Penobatan Sultan Alauddin Muhammad Daud Syah pada 1884 menjadi babak baru dalam Perang Aceh.

Pasalnya, pada penobatan ini para pemimpin Perang Aceh seperti Tuanku Hasyim, Panglima Polim, Tengku Cik Di Tiro memproklamirkan Perang Sabil, yakni perang suci untuk membela agama dan tanah air melawan kezaliman di bumi.

Dengan digelorakan Perang Sabil, perlawanan rakyat Aceh semakin meluas. Di bagian barat misalnya, tampil Teuku Umar dan istrinya, Cut Nyak Dien, yang gigih melawan Belanda.

Belanda yang mulai kewalahan dengan perang gerilya pun menyiasatinya dengan menerapkan strategi yang dikenal dengan konsentrasi stelsel.

Strategi konsentrasi stelsel dilakukan dengan memusatkan pasukan supaya dapat lebih terkumpul.
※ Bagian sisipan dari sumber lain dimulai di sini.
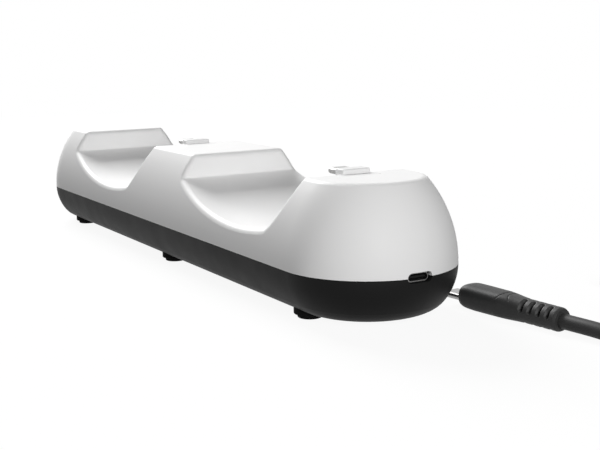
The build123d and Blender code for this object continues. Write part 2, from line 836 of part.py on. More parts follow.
def make_coil():
    """The wound cable as one ring, with a groove for each end that runs off it."""
    centre, _ = coil_frame()
    inner = coil_radius_at(coil_climb[1]) - cable_radius - coil_skin
    outer = coil_outer_turn + cable_radius + coil_skin
    top = cable_diameter + coil_layer_rise + coil_skin
    section = Pos((inner + outer) / 2, top / 2) * RectangleRounded(outer - inner, top, coil_edge)
    ring = Pos(*centre, 0) * revolve(Plane.XZ * section, Axis.Z, 360)
    groove = cable_radius + coil_groove_clearance
    lead = list(reversed(lead_points()))
    ring -= tube(lead, groove, route_radii(lead))
    return ring - tube(tail_points(), groove, route_radii(tail_points()))


def make_usb_a_shell():
    x0, x1 = -usb_a_length, usb_a_seat
    inner = 2 * usb_a_wall
    shell = flat_bar(usb_a_width, usb_a_height, x0, x1)
    shell -= flat_bar(usb_a_width - inner, usb_a_height - inner, x0, x1)
    for y in (-3.1, 3.1):
        shell -= Pos(x0 + 6.2, y, usb_a_height / 2) * Box(2.2, 2.4, 2 * usb_a_wall)
        shell -= Pos(x0 + 6.2, y, -usb_a_height / 2) * Box(2.2, 2.4, 2 * usb_a_wall)
    return place_usb_a_plug() * shell


def make_usb_a_insert():
    gap = 2 * (usb_a_wall + thread_clearance)
    half = (usb_a_width - gap) / 2
    bottom = (gap - usb_a_height) / 2
    root = flat_bar(2 * half, -2 * bottom, -1, usb_a_seat)
    tongue = box_between(0.6 - usb_a_length, -1, -half, half, bottom, bottom + usb_a_tongue_height)
    return place_usb_a_plug() * (root + tongue)


def make_usb_a_grip():
    grip = make_grip(usb_a_grip_sections, usb_a_relief_length)
    return place_usb_a_plug() * (grip - flat_bar(usb_a_width, usb_a_height, 0, usb_a_seat))


def report_cord(name, piece, points):
    """Print the tube's bend radii and its volume beside its section times its length."""
    radii = route_radii(points)
    path = FilletPolyline(*points, radius=radii)
    section = math.pi * cable_radius**2
    print(name, "radii", [round(r, 1) for r in radii], "length", round(path.length, 1))
    print(name, "volume", round(piece.volume, 1), "section x length", round(section * path.length, 1))


socket_places = [mid_socket_place, near_socket_place, port_socket_place]

nodes = {
    "upper_shell": make_upper_shell(),
    "lower_shell": make_lower_shell(),
    "rubber_feet": make_rubber_feet(),
    "case_screws": make_case_screws(),
    "main_board": make_main_board(),
    "board_screws": make_board_screws(),
    "charge_controllers": on_main_board(controller_places, controller_size, 0.3),
    "inductors": on_main_board(inductor_places, inductor_size, 1.2),
    "capacitors": make_capacitors(),
    "board_sockets": on_main_board(socket_places, socket_size, 0.3),
    "far_ballast_plate": make_ballast(ballast_spans["far"]),
    "near_ballast_plate": make_ballast(ballast_spans["near"]),
    "receptacle_shell": make_receptacle_shell(),
    "receptacle_tongue": make_receptacle_tongue(),
    "port_board": make_port_board(),
    "port_board_screws": make_port_screws(),
    "port_harness": port_harness(),
    "mid_harness": deck_harness(mid_socket_place, bay_faces["mid"], mid_harness_route),
    "near_harness": deck_harness(near_socket_place, bay_faces["near"], near_harness_route),
    "connector_screws": make_connector_screws(),
    "power_plug_shell": make_power_plug_shell(),
    "power_plug_insert": make_power_plug_insert(),
    "power_plug_grip": make_power_grip(),
    "power_cord": make_cord(),
    "power_cord_coil": make_coil(),
    "power_cord_tail": make_tail(),
    "usb_a_shell": make_usb_a_shell(),
    "usb_a_insert": make_usb_a_insert(),
    "usb_a_grip": make_usb_a_grip(),
}
for bay, bay_face_x in bay_faces.items():
    nodes[bay + "_connector_base"] = make_connector_base(bay_face_x)
    nodes[bay + "_plug_shell"] = make_plug_shell(bay_face_x)
    nodes[bay + "_contact_carrier"] = make_contact_carrier(bay_face_x)
    nodes[bay + "_connector_board"] = make_connector_board(bay_face_x)

report_cord("power_cord", nodes["power_cord"], lead_points())
report_cord("power_cord_tail", nodes["power_cord_tail"], tail_points())

os.makedirs("parts", exist_ok=True)
for name, shape in nodes.items():
    export_step(shape, "parts/" + name + ".step")
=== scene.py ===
# %% [markdown]
# # A charging dock for two game controllers
# The solids of the dock come from the CAD model and stay exactly where they are. This notebook
# gives them their finish, sets up the camera and the light, and builds the few pieces that a
# solid model leaves plain: the soft cable and the moulded grips of its two plugs. X runs along the
# dock, the front is at -Y and Z points up. The scene is in metres. The cable and the grips are
# worked out in millimetres and turned into metres at the end.

import json
import math

import bpy
import numpy as np
from mathutils import Matrix, Vector


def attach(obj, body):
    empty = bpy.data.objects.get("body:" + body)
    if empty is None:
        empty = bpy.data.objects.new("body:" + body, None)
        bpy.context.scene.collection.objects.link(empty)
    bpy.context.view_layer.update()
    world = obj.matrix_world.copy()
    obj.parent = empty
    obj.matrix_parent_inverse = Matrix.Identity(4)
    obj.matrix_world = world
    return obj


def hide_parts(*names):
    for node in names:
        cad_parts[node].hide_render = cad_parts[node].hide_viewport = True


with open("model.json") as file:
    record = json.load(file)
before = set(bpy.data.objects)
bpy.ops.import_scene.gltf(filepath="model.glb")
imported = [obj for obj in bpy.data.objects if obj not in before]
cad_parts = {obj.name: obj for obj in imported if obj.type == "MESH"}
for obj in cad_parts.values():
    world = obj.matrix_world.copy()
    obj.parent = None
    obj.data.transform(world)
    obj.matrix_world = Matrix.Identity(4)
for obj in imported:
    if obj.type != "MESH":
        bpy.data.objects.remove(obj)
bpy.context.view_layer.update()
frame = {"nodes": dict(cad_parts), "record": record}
nodes = frame["nodes"]

# %% [markdown]
# ## Camera
# The dock is seen from low down and a little past its near end. The position and the lens were
# worked out from straight edges of known length: the seam, the deck and the feet. A Track To
# constraint could aim the camera, but it can't give it a slight roll. Three unit vectors can, and
# they become the columns of its matrix.

# %% Camera
camera_place = Vector((0.46042, -0.21843, 0.10406))
camera_yaw = math.radians(60.03)
camera_pitch = math.radians(10.074)
camera_roll = math.radians(-0.832)
camera_lens_mm = 64.74

ahead = Vector((
    -math.sin(camera_yaw) * math.cos(camera_pitch),
    math.cos(camera_yaw) * math.cos(camera_pitch),
    -math.sin(camera_pitch),
))
level_right = Vector((math.cos(camera_yaw), math.sin(camera_yaw), 0))
level_up = level_right.cross(ahead)
right = level_right * math.cos(camera_roll) + level_up * math.sin(camera_roll)
up = level_up * math.cos(camera_roll) - level_right * math.sin(camera_roll)

camera_data = bpy.data.cameras.new("camera")
camera_data.sensor_width = 36
camera_data.lens = camera_lens_mm
camera_data.clip_start = 0.01
camera = bpy.data.objects.new("camera", camera_data)
camera_turn = Matrix((right, up, -ahead)).transposed()
camera.matrix_world = Matrix.Translation(camera_place) @ camera_turn.to_4x4()
bpy.context.scene.collection.objects.link(camera)
bpy.context.scene.camera = camera
print("camera looks along", tuple(round(c, 3) for c in ahead))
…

Ketika cara ini dirasa belum efektif, Belanda kembali mencoba strategi baru dengan mendatangkan Snouck Hurgronje untuk memelajari sistem kemasyarakatan penduduk Aceh.

Strategi Snouck Hurgronje

Untuk mengalahkan pertahanan Aceh, Snouck Hurgronje menyamar selama dua tahun guna melakukan kajian tentang seluk beluk kehidupan dan semangat juang orang-orang Aceh. Dari penelitiannya, Hurgronje, yang memakai nama samaran Abdul Gafar, menyimpulkan bahwa kekuatan Aceh terletak pada peran para ulama. Penemuannya ini dijadikan dasar untuk membuat siasat perang yang baru, termasuk dalam pembentukan Korps Marchausse, yakni pasukan yang terdiri dari orang-orang Indonesia yang berada di bawah pimpinan opsir-opsir Belanda. Dengan pasukan ini, Belanda berhasil mematahkan serangan gerilya rakyat Aceh. Pada 1899, Teuku Umar gugur dalam pertempuran di Meulaboh.

Akhir dari Perang Aceh

Setelah kematian Teuku Umar, Sultan dan Panglima Polem memutuskan untuk berpindah-pindah supaya tidak bernasib sama. Akan tetapi, mereka terpaksa menyingkir setelah terdesak oleh besarnya pasukan musuh. Pada 1903, Sultan Alauddin Muhammad Daud Syah dan Panglima Polem juga menyerah setelah tekanan yang bertubi-tubi. Peristiwa ini membuka jalan bagi pemerintah Belanda untuk menanamkan kekuasaannya di seluruh wilayah Kesultanan Aceh. Meski Kesultanan Aceh telah runtuh, semangat juang rakyatnya masih sulit untuk dipadamkan hingga masa pendudukan Jepang.